Among the lines of data below, reproduce only those from the one with "imported = [obj" through the one with "return self.name.lower()", exactly as they stand, both ends included.
════════════════
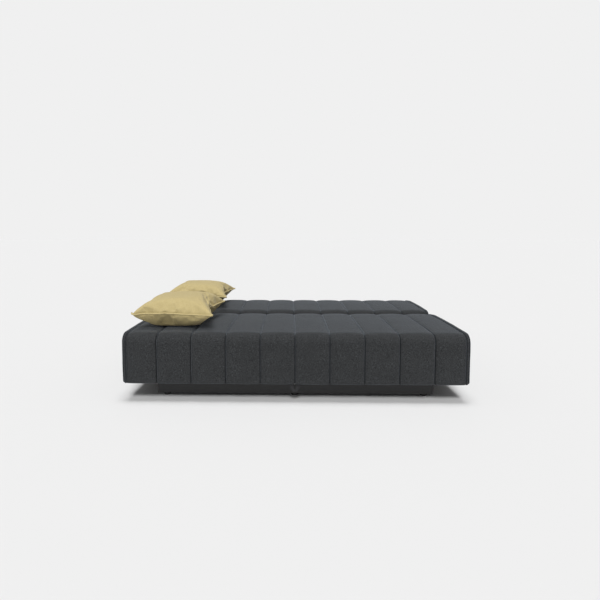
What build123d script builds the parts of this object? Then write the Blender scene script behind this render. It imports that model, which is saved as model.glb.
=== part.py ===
from build123d import *
import os
from math import asin, cos, degrees, radians, sin

# Sofa bed, folded flat: a seat block and a back block of one height, joined at a crease,
# on a low plinth that is set back all round. +X runs along the bed's width, +Y to its rear,
# +Z up. The origin lies on the floor under the middle of the bed. All lengths are millimetres.

# Driving sizes of the bed
bed_width = 2000.0
seat_depth = 700.0
back_depth = 600.0
block_bottom = 110.0
block_height = 301.0
crease_gap = 3.0
overrun = 40.0
fit_gap = 0.3

# Quilted cover of a block
channel_count = 10
channel_dip = 6.0
channel_section_shares = (0.0, 0.25, 0.5, 0.75, 1.0)
cover_thickness = 12.0
crown_rise = 4.0
crown_share = 0.48
crown_round_share = 7.2
front_round = 58.0
fall_run = 120.0
fall = 17.0
fall_round = 500.0
rear_round = 50.0
hem_round = 12.0

# Welt and end panel at each end of a block
welt_width = 13.0
welt_crown_inset = 1.0
welt_edge_inset = 5.0
welt_depth = 14.0
panel_thickness = 9.0
panel_inset_shares = (0.3, 0.4, 1.0)
panel_rim = 10.0
panel_draw_in = 4.0
panel_draw_share = 0.86

# Timber frame, webbing, foam and dust cover in a block
rail_thickness = 28.0
rail_height = 120.0
webbing_count = 9
webbing_width = 60.0
webbing_thickness = 2.2
dust_cover_thickness = 1.5

# Plinth
plinth_end_setback = 175.0
plinth_front_setback = 100.0
plinth_rear_reach = 300.0
board_thickness = 18.0
board_height = 76.0
glide_height = 22.0
glide_radius = 20.0
glide_inset = 45.0
corner_block_side = 40.0
corner_block_drop = 8.0

# Runners on the plinth and sliders under the seat
runner_width = 14.0
runner_height = 11.0
slider_thickness = 2.0
slider_lip = 7.0
slide_travel = 60.0
stop_length = 10.0
stop_width = 22.0
rest_pad_length = 60.0
rest_pad_width = 30.0

# Hinge fittings at the crease
pivot_drop = 39.0
pin_radius = 4.0
pin_clearance = 0.05
pin_head_radius = 6.5
pin_head_height = 2.5
eye_radius = 9.5
arm_thickness = 5.0
arm_gap = 0.5
arm_foot_near = 62.0
arm_foot_length = 110.0
arm_foot_rise = 26.0
arm_foot_height = 80.0
arm_neck_width = 34.0
arm_slot_depth = 100.0
arm_slot_side = 2.5
bolt_radius = 4.0
bolt_head_radius = 7.0
bolt_head_height = 4.0
bolt_inset = 18.0

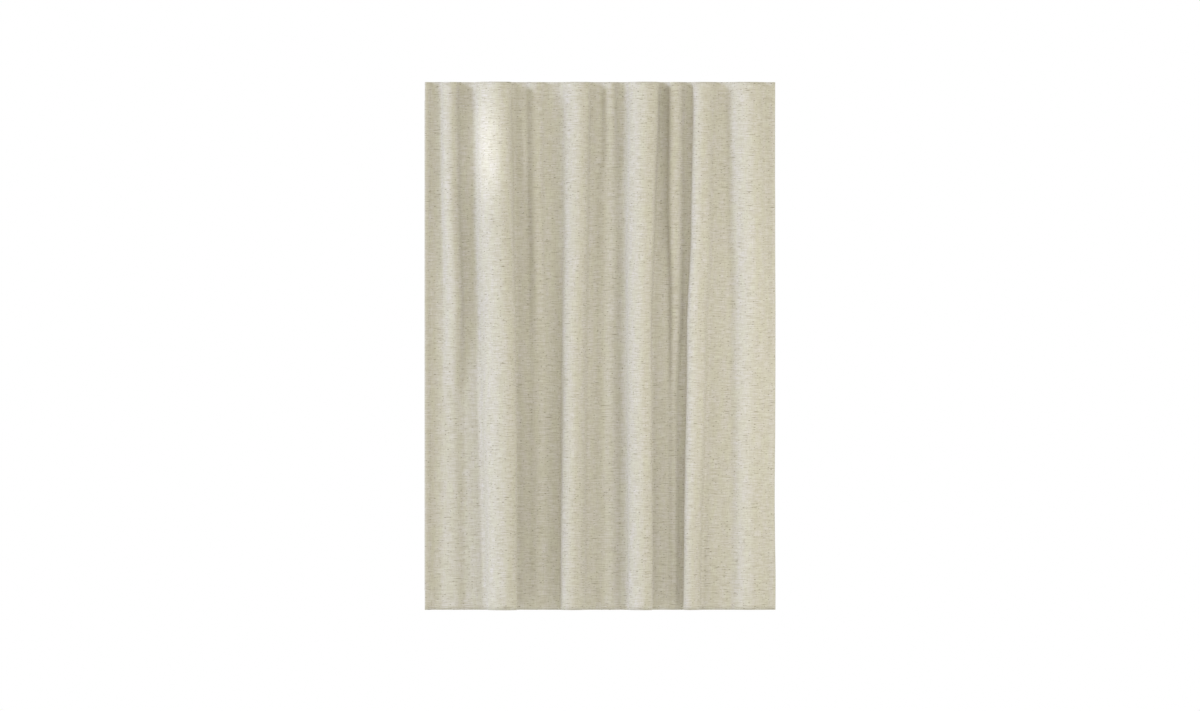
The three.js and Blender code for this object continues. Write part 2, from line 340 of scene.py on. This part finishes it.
cord_yarn, tree = new_material("Draw cord, braided polyester")
flat = add_node(tree, "UVMap", uv_map="Cloth").outputs[0]
strands = yarns(tree, flat, 1.5, 1.2)
colour = tint(tree, strands, linear("#DAD7CE"), linear("#F1EFEA"))
relief = add_node(tree, "Bump", {"Height": strands, "Strength": 0.4, "Distance": 0.2 * MM}).outputs[0]
finish_material(tree, Base_Color=colour, Roughness=0.55, Normal=relief, Sheen_Weight=0.2)

thread, tree = new_material("Sewing thread, spun polyester")
place = add_node(tree, "TexCoord").outputs["Object"]
twist = add_node(tree, "TexNoise", {"Vector": place, "Scale": 1 / (2 * MM), "Detail": 1.0}).outputs[0]
colour = tint(tree, twist, linear("#BDB4A2"), linear("#D5CEBF"))
finish_material(tree, Base_Color=colour, Roughness=0.6, Sheen_Weight=0.1)

satin, tree = new_material("Label, polyester satin ribbon")
flat = add_node(tree, "UVMap", uv_map="Cloth").outputs[0]
floats = yarns(tree, flat, 6, 0.5)
colour = tint(tree, floats, linear("#E9E7E1"), linear("#F6F5F1"))
relief = add_node(tree, "Bump", {"Height": floats, "Strength": 0.2, "Distance": 0.1 * MM}).outputs[0]
finish_material(tree, Base_Color=colour, Roughness=0.38, Normal=relief, Anisotropic=0.5)

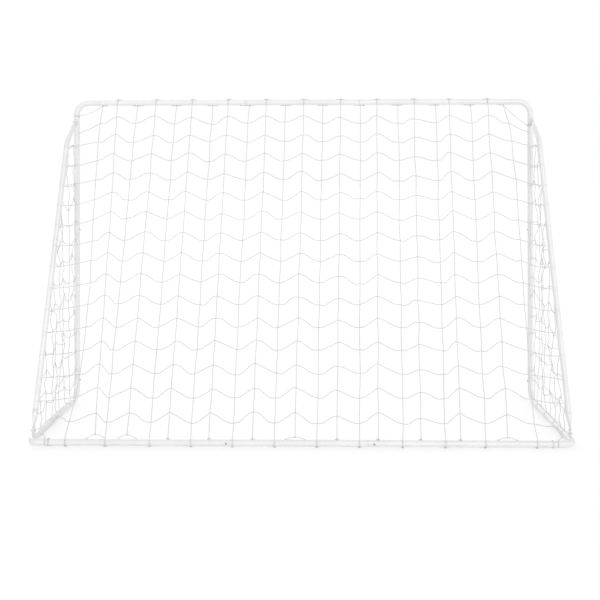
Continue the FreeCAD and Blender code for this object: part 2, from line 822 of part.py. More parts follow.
def disc(name, radius, height, start):
    cylinder = primitive("Cylinder", name, Radius=radius, Height=height)
    put(cylinder, FreeCAD.Rotation(), ZERO, ZERO, start)
    return cylinder


def bolt(name):
    head = hexagon(name + "_head", D["bolt_head_height"], LUG_BACK - D["bolt_head_height"])
    shank = disc(name + "_shank", BOLT_R, BOLT_END - LUG_BACK, LUG_BACK)
    return fused(name, [head, shank])


def washer(name):
    thickness = D["washer_thickness"]
    outer = disc(name + "_disc", D["washer_diameter"] / 2, thickness, FLAT_FACE)
    inner = disc(name + "_eye", BOLT_HOLE_R, thickness, FLAT_FACE)
    return cut(name, outer, inner)


def lock_nut(name):
    outer = hexagon(name + "_hexagon", D["nut_height"], NUT_SEAT)
    thread = disc(name + "_thread", BOLT_R + D["thread_clearance"], D["nut_height"], NUT_SEAT)
    return cut(name, outer, thread)


def fastener_group(label, maker):
    """One fastener at each of the four flattened stay ends, kept as separate solids."""
    singles = []
    for pivot, y, z in PIVOTS:
        name = f"{label}_{pivot}"
        single = maker(name)
        put(single, CROSSWISE, POST_X, y, z)
        singles += [single, mirrored(single, name + "_left")]
    group = doc.addObject("Part::Compound", label)
    group.Label = label
    group.Links = singles
    return group


# ---------------------------------------------------------------- net panels


def back_net():
    """Sloping panel from just behind the crossbar down to just above the rear bar."""
    body = new_body("back_net")
    half = POST_X - TUBE_R - D["net_clearance"]
    top_y = FRONT_Y + TUBE_R + D["net_clearance"]
    low_z = D["tube_diameter"] + D["net_clearance"]
    thickness = D["net_thickness"]
    section = new_sketch(body, "YZ_Plane", -half)
    outline(
        section,
        (
            (top_y, TOP_Z),
            (REAR_Y, low_z),
            (REAR_Y + thickness, low_z),
            (top_y + thickness, TOP_Z),
        ),
    )
    pad(body, section, half * 2)
    return body


def side_net():
    """Upright panel that fills the side between the post, the stay and the ground rail."""
    body = new_body("right_side_net")
    front = FRONT_Y + TUBE_R + D["net_clearance"]
    low_z = D["tube_diameter"] + D["net_clearance"]
    panel = new_sketch(body, "YZ_Plane", POST_X - D["net_thickness"] / 2)
    outline(
        panel,
        (
            (front, GROUND_Z + D["foot_bend"]),
            (FRONT_Y + D["foot_bend"], low_z),
            (LOW_PIVOT_Y - D["side_net_foot_margin"], low_z),
            (KNEE_Y - D["side_net_knee_back"], KNEE_Z - D["side_net_knee_drop"]),
            (front, TOP_PIVOT_Z - D["side_net_top_margin"]),
        ),
    )
    pad(body, panel, D["net_thickness"])
    return body


# ---------------------------------------------------------------- build and write


def build():
    """Make every piece and return the ones that are written out."""
    pieces = [
        centre_bar("crossbar_centre_tube", FRONT_Y, TOP_Z, (0, 0, -1)),
        centre_bar("rear_bar_centre_tube", REAR_Y, GROUND_Z, (0, 1, 0)),
        back_net(),
    ]
    handed = [corner_tube(), base_tube(), lower_post(), upper_stay(), lower_stay()]
    handed.append(side_net())
    for joint, where, outward, inside in SLIP_JOINTS:
        rotation = joint_rotation(outward, inside)
        handed.append(snap_button(f"right_{joint}_button", where, rotation))
        handed.append(leaf_spring(f"right_{joint}_spring", where, rotation))
    for thing in handed:
        pieces.append(thing)
        pieces.append(mirrored(thing, thing.Label.replace("right_", "left_")))
    pieces.append(fastener_group("stay_bolts", bolt))
    pieces.append(fastener_group("stay_washers", washer))
    pieces.append(fastener_group("stay_nuts", lock_nut))
    doc.recompute()
    return pieces


def check_document():
    for thing in doc.Objects:
        if "Invalid" in thing.State or "Error" in thing.State:
            raise RuntimeError(f"{thing.Label}: {thing.State}")


def write(pieces):
    os.makedirs("parts", exist_ok=True)
    for piece in pieces:
        shape = piece.Shape
        if shape.isNull() or not shape.isValid() or not shape.Solids:
            raise RuntimeError(f"{piece.Label}: no valid solid")
    for piece in pieces:
        piece.Shape.exportStep(f"parts/{piece.Label}.step")
        print(piece.Label, len(piece.Shape.Solids), round(piece.Shape.Volume, 1))


PIECES = build()
check_document()
write(PIECES)
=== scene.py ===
"""A small soccer goal: slip-jointed painted tube, a knotted cord net and its steel hardware.

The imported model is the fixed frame.  This script dresses its nodes, and ties the net that
stands for the three net panels, with the lashings that hold it to the tubes.  All lengths are
in metres: +Z is up, the mouth of the goal faces -Y and "right" is +X.
"""

import bpy
import json
import logging
import math
import random
from collections.abc import Iterable, Mapping, Sequence
from dataclasses import dataclass, field
from enum import Enum
from typing import Any

import numpy as np
from mathutils import Matrix, Vector


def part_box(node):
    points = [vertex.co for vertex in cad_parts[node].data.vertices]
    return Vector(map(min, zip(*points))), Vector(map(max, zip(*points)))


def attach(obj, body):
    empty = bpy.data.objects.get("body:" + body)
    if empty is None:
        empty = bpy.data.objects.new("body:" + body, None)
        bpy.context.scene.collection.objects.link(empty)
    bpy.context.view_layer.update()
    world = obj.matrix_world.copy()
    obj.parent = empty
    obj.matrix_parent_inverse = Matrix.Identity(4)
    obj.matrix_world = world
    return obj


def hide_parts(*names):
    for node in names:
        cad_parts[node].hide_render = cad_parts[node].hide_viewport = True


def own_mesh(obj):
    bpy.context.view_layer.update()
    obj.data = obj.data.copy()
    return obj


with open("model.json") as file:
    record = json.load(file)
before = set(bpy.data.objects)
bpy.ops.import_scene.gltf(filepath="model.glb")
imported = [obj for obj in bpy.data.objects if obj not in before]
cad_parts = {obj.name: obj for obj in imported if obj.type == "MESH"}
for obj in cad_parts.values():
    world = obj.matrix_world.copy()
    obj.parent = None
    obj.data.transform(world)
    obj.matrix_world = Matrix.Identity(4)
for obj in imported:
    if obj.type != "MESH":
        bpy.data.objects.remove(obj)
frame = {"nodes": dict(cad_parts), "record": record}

LOG = logging.getLogger("soccer_goal")
FULL_TURN = 2 * math.pi
BODY = "frame"
RUN_MAP = "cord_run"
ACROSS, BACKWARDS, UPWARDS = np.eye(3)
SAME_PLACE = 1e-7
NO_TURN = 1e-18
NEARLY_ALONG = 0.3
LOOP_STEPS = 12

Material = bpy.types.Material
Point = np.ndarray
Colour = tuple[float, float, float, float]


class Side(Enum):
    """The two mirrored halves of the goal."""

    RIGHT = 1
    LEFT = -1

    @property
    def word(self) -> str:
        """The prefix of this side's pieces."""
        return self.name.lower()


class Slot(Enum):
    """The record's material slots."""

    PAINT = "white_paint"
    CORD = "net_cord"
    BUTTON = "button_steel"
    SPRING = "spring_steel"
    ZINC = "zinc_steel"


# ---- shader helpers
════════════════
Task answer>
imported = [obj for obj in bpy.data.objects if obj not in before]
cad_parts = {obj.name: obj for obj in imported if obj.type == "MESH"}
for obj in cad_parts.values():
    world = obj.matrix_world.copy()
    obj.parent = None
    obj.data.transform(world)
    obj.matrix_world = Matrix.Identity(4)
for obj in imported:
    if obj.type != "MESH":
        bpy.data.objects.remove(obj)
frame = {"nodes": dict(cad_parts), "record": record}

LOG = logging.getLogger("soccer_goal")
FULL_TURN = 2 * math.pi
BODY = "frame"
RUN_MAP = "cord_run"
ACROSS, BACKWARDS, UPWARDS = np.eye(3)
SAME_PLACE = 1e-7
NO_TURN = 1e-18
NEARLY_ALONG = 0.3
LOOP_STEPS = 12

Material = bpy.types.Material
Point = np.ndarray
Colour = tuple[float, float, float, float]


class Side(Enum):
    """The two mirrored halves of the goal."""

    RIGHT = 1
    LEFT = -1

    @property
    def word(self) -> str:
        """The prefix of this side's pieces."""
        return self.name.lower()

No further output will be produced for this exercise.